Oh my friends, we have been set up for this dynamic by the science of American business management and our individualist traditions. I find it terribly ironic that where people are connecting and trying to connect with great genuineness is here on the net. And along with that genuineness, I have also come across so much anger, self-criticism, bitterness, and blame. When we move into the topic of feedback, we easily become competing tribes (owners versus customers, powerless versus powerful, individualists versus community-minded, people who “get it,” people who don’t). Splintering versus connecting across the tension points.
So let me voice this premise — opposed as it is to all the fine human relations training you may have received: If I feel that I cannot talk to you about you, directly, and if I cannot talk about about me, directly, then there can be no real “us,” no “our star.” Under such conditions, the domain of our relationship may narrow to allow only a slim passage of competing ideas whose credibility depends on avoiding what is most sensitive and undiscussable — which is you, which is me. And right here we begin the awful dance of becoming politically smart and interpersonally unreal. We learn to communicate around each other, not with each other. Inevitably we talk in the background about the very things that should be part of the conversation. We talk about others to others we believe are safe without ever talking to the those who can do something about the problem.
So many examples flood me. A simple one: I talked with a manager last year who told me the head of her organization held weekly four-hour staff meetings. They were not conversations; they were monologues. Everyone was bored and restless but no one was willing to talk with the administrator because he might “take it personally” and retaliate. Not being able to talk to him about him meant wasting huge amount of time and money. But that wasn’t the worst casualty.
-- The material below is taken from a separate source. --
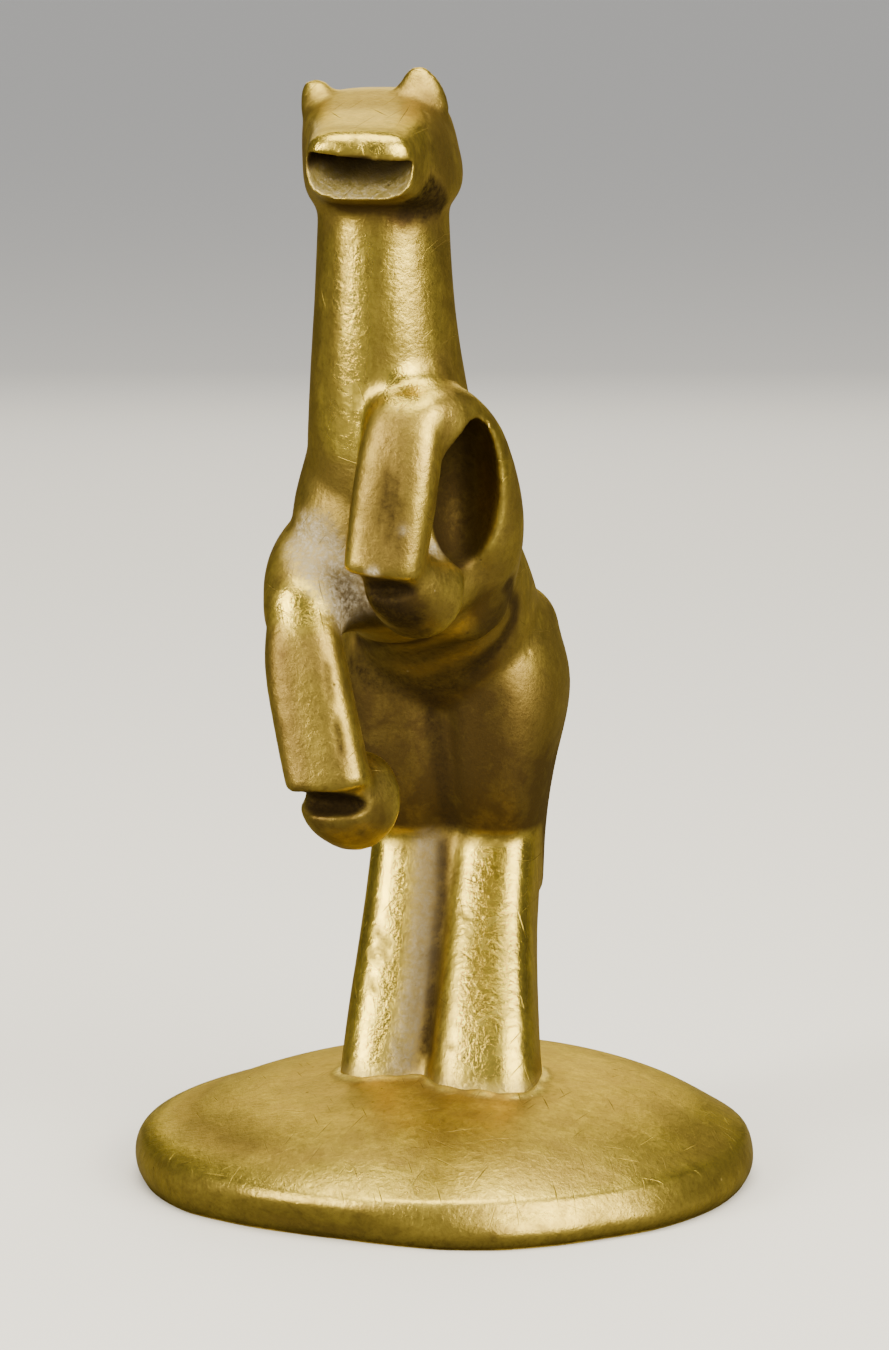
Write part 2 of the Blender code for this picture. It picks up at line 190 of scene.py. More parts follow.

The real casualties were the souls of those who had learned to survive in such an unreal community.
So how do we begin to break down these walls that we have built from our “over-sensitive insensitivities?”
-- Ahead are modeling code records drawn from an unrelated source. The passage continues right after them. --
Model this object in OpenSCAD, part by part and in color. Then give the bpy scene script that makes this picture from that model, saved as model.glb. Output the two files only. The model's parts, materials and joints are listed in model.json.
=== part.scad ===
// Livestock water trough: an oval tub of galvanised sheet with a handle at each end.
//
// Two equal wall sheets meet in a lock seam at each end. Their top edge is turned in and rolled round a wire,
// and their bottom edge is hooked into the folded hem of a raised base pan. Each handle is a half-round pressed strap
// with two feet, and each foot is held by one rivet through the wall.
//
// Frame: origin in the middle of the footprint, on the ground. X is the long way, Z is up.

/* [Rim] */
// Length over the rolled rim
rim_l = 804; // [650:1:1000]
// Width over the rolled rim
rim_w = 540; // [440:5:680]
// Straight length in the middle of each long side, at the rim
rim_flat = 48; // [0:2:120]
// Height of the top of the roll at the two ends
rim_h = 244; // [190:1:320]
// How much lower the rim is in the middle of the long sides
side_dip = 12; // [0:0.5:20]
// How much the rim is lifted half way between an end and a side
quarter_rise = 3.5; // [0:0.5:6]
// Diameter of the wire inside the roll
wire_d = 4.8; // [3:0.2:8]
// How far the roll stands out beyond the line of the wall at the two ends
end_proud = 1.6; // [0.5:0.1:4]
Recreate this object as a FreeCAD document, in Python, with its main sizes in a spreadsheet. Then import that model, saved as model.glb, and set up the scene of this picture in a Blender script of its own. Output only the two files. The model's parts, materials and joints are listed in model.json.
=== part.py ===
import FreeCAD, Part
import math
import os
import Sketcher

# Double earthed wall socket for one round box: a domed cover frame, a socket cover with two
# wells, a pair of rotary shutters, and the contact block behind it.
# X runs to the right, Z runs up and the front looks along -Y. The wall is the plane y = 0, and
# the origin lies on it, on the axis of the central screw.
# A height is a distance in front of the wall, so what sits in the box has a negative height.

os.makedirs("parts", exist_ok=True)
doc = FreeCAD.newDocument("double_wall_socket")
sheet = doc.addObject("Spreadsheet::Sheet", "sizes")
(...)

Here are the “nots:” Not with anger masquerading as “truth” about another person. Or with shouting. Or with tact tantamount to saying nothing. Not with condemnation of others or self. Not with clever ridicule in the background. Not any of this stuff that serves to release frustration, fear and judgment in emotionally dishonest ways, no matter how well that plays to the private and sympathetic crowd that meets in the parking lot — or over the net. And NOT from the place of our own cover-ups of the real hurt that we may truly feel.
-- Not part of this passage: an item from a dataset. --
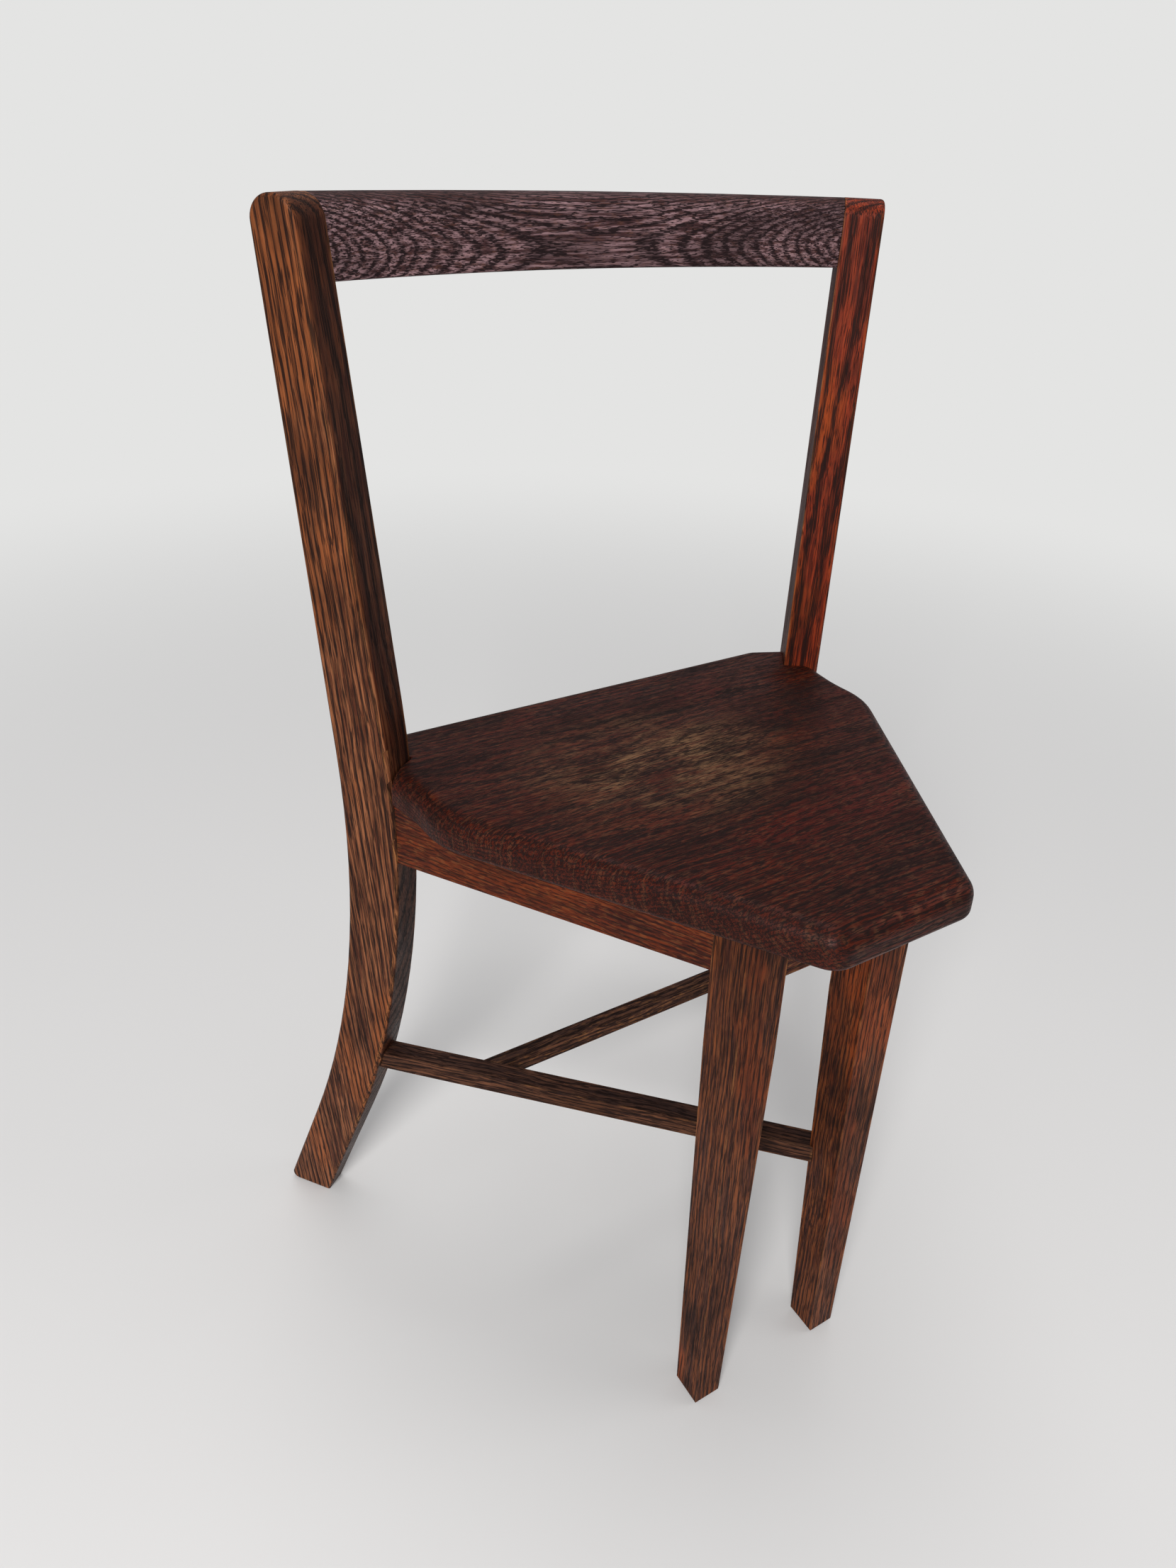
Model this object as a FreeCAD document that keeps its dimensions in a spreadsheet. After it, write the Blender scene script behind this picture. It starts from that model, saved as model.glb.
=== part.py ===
import FreeCAD, Part
import math
import os
import Sketcher

# Oak corner chair: two sabre-curved back posts set at an angle, a bowed crest rail,
# a wedge-shaped seat that narrows to two close front legs, and crossed stretchers.
# Millimetres, +Z up, the sitter faces -Y. The floor is z = 0.
# In plan, every place is given from the line through the two back posts' inner front
# corners; plan_shift then moves the whole chair so that the origin is the middle of
# its bounding box.

Vector = FreeCAD.Vector

DIMENSIONS = {
    # overall
    "seat_height": 450.0,        # top of the seat on the line between the back posts
    "back_height": 778.0,        # top of the crest rail
    "seat_slope": 2.9,           # degrees, the seat rises to the front
    # seat
    "seat_thick": 25.0,
    "seat_depth": 296.0,         # from the back posts' line to the front edge
    "seat_behind": 42.0,         # from the same line to the back edge
    "seat_waist_in": 4.56,       # the waist's sides, inside the posts' outer corners
    "seat_waist_ahead": 29.0,    # and in front of them
    "seat_notch_short": 2.5,     # the back edge's line meets a post this far before its rear
    "seat_shoulder": 79.0,       # where the sides turn inwards, in front of the line
    "seat_front_half": 51.5,     # half width of the front edge
    "seat_back_half": 158.0,     # half width of the straight back edge
    "board_joint": 140.0,        # glued joint of the two seat boards, in front of the line
    "shoulder_round": 60.0,
    "ogee_round": 100.0,
    "nose_round": 17.0,
    "back_round": 22.0,
    "seat_top_round": 13.0,
    "seat_low_round": 5.0,
    # back posts
    "post_splay": 37.0,          # degrees between a post's broad face and the Y axis
    "post_inner_half": 162.0,    # half distance between the inner front corners
    "post_thick": 27.0,
    "post_depth": 39.5,
    "curve_radius": 850.0,
    "curve_level": 396.0,        # height of the foremost point of the curve
    "post_belly": 2.2,           # how far the foremost point stands in front
    "front_lean": 6.3,           # degrees, front edge above the seat
    "rear_lean": 4.24,           # degrees, rear edge above the seat
    "foot_lean": 20.3,           # degrees, both edges at the floor
    "post_top_round": 13.0,
    "post_edge_round": 2.5,
    "foot_heel_round": 6.0,
    "foot_thick": 19.5,
    "foot_taper_level": 150.0,
    # crest rail
    "rail_drop": 42.2,
    "rail_thick": 26.0,
    "rail_bow": 27.0,            # how far the middle stands behind the ends
    "rail_low_chamfer": 1.2,
    "rail_dowel": 9.0,
    "rail_dowel_half": 11.0,     # half length of a dowel
    "rail_dowel_behind": 1.0,    # behind the middle of the rail's foot
    # front legs
    "leg_outer_half": 67.3,
    "leg_foot_front": 262.0,     # front face at the floor, in front of the line
    "leg_rake": 2.2,             # degrees, the front face leans back going up
    "leg_knee": 335.0,           # above this level the leg is not tapered
    "leg_top_wide": 31.0,
    "leg_foot_wide": 21.3,
    "leg_foot_deep": 23.8,
    "leg_foot_chamfer": 2.5,
    # aprons
    "apron_drop": 46.0,
    "apron_thick": 20.0,
    "apron_set_in": 2.0,
    "front_apron_set_back": 3.0,
    "back_apron_middle": 14.5,   # its middle plane, behind the line
    # stretchers
    "stretcher_top": 187.0,
    "stretcher_wide": 16.0,
    "stretcher_tall": 15.0,
    "cross_line": 43.7,          # middle of the cross stretcher, in front of the line
    "cross_wide": 13.5,
    "cross_tall": 13.0,
    # joints
    "joint_gap": 0.1,            # glue line on each face of a tenon or dowel
    "end_gap": 1.0,              # space past the end of a tenon or dowel
    "notch_gap": 0.5,            # seat board around a back post
    "tenon_thick": 8.0,
    "apron_tenon_tall": 26.0,
    "stretcher_tenon_tall": 9.0,
    "post_tenon_deep": 16.0,
    "leg_tenon_deep": 11.0,
    "back_tenon_deep": 10.0,
    "cross_tenon_deep": 5.0,
    # corner blocks and screws
    "rear_block_reach": 58.0,    # along the aprons from the corner they would meet in
    "front_block_reach": 60.0,   # the same, along a side apron
    "front_block_gap": 2.0,      # from the chair's middle to where each ends
    "block_tall": 24.0,
    "screw_thick": 4.0,
    "screw_head": 8.0,
    "screw_head_tall": 2.4,
    "screw_under_head": 14.0,    # shank in a corner block
    "screw_grip": 12.0,          # shank in the apron or the seat
    "seat_dowel": 8.0,
    "seat_dowel_half": 15.0,     # half length of a dowel
    "seat_dowel_pitch": 68.0,
    # place of the whole chair
    "plan_shift": 0.0,
}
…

We change all this through the practice of taking genuine, real-time interpersonal risks with other living human beings, whether or not we are particularly good at it and whether or not we are particularly successful. We take the risks anyway — as a matter of life, growth, and integrity. We take the risks to open up, share perspectives, do our best to convey from a place of positive intentions our observations and stay right there, even if there is a reaction.
I’m not talking at this moment about a practice for political or group action to change an institution (although I believe the principles are much the same). I’m talking here about personal action. And that can only happen effectively if I myself am okay with getting the feedback that might come back my way in the process. If I can’t receive any, than I’m personally in trouble — and so is society.
So the practice of developing comfort with feedback begins with my own efforts to be in community, to be okay receiving information about me, not just giving it out about you. If we can begin to practice asking for it and learn how to help others open to sharing it with us — not as some one-time program but as an ethic of our work as leaders, then I believe we can start learning what is important to know about in the way we offer our own feedback to others.
One lesson is this: They, whoever they are, will never go first. We must go first.
This is essential and it also creates a dilemma — because in American society some people are at a much greater disadvantage than others in the process. For example, people of color, or single moms who need their jobs more than us (relatively) wealthy folks who can trade companies fairly easily, or gay/lesbian people, or anyone from any group that has suffered traditional forms of American discrimination. For some people, no matter what their background, actively inviting feedback will be fine. For some, especially white males, it might even be a way to come out of invisible, unspoken levels of privilege. But for others, it is dangerous because of the prejudices that may be applied. The risks are simply too high.
Do you believe this? I encourage and invite you to get more information.
And the same is true, structurally, any time some people have more and some people have less power. I don’t believe it is the power itself, but the differences in power, that corrode relationships; that create cycles of mistrust.
So I would say it is up to us with the power to open the door. What is trickiest is how easily we focus on our own pain and the places of our powerlessness, rather than in the places we have more power than others do.
Some of the hardest and best feedback I have ever received was a couple of years ago from a multicultural audience at the University of Wisconsin-Madison’s Leadership Institute. (Sorry, but I couldn’t find a direct link). A few people thought that my presentation points confirmed that I was one more typical white, middle-class, middle-aged man who “hadn’t done his work” on diversity issues. I struggled with this feedback mightily. I just hurt like hell because I didn’t feel like I was seen for my intentions. But it sure sensitized me to how I might be coming across and how much pain I could cause without even knowing it. And I thought to myself, how on earth will we ever overcome the diversity divides in our organizations, in our neighborhoods, in this country and around the world unless somebody — somebody perceived to have more power — is willing to begin learning how to receive feedback just like this? And if it’s going to be a two-way street, great, but somebody still has to go first — and then we can begin to talk.
I was helped greatly in the process by a caring mentor who took the time to notice the pain I was in, who helped me sort out why I received the feedback I did. I will love for the rest of my life the gift Seema Kapani gave me. And it is precisely this love that has changed the way I see both giving and receiving feedback. In our primitive relationships, we must learn to deal with the raw — which more than anything means dealing with our hurt. If you ask me, I’d say hurt is one of the strongest emotions in the world. But when I know how to deal with my own experience of hurt effectively — without cover-ups or “numbing out” — then I can begin to become effective in offering feedback to others. Not because I can eliminate the pain I might feel or might cause, but because I can know who I am when I want to talk with someone else about themselves. I can help hold the space for both of us. I can receive as much as give (in fact, I may not be able to tell the difference between the two). I do not have to either win or lose the exchange. I do not have to run away from it. I can stay right here, engaged with someone I don’t yet fully understand. And if I’m any good at it at all, then what might come across is that same level of care for another person I received one evening, late, from my mentor, Seema.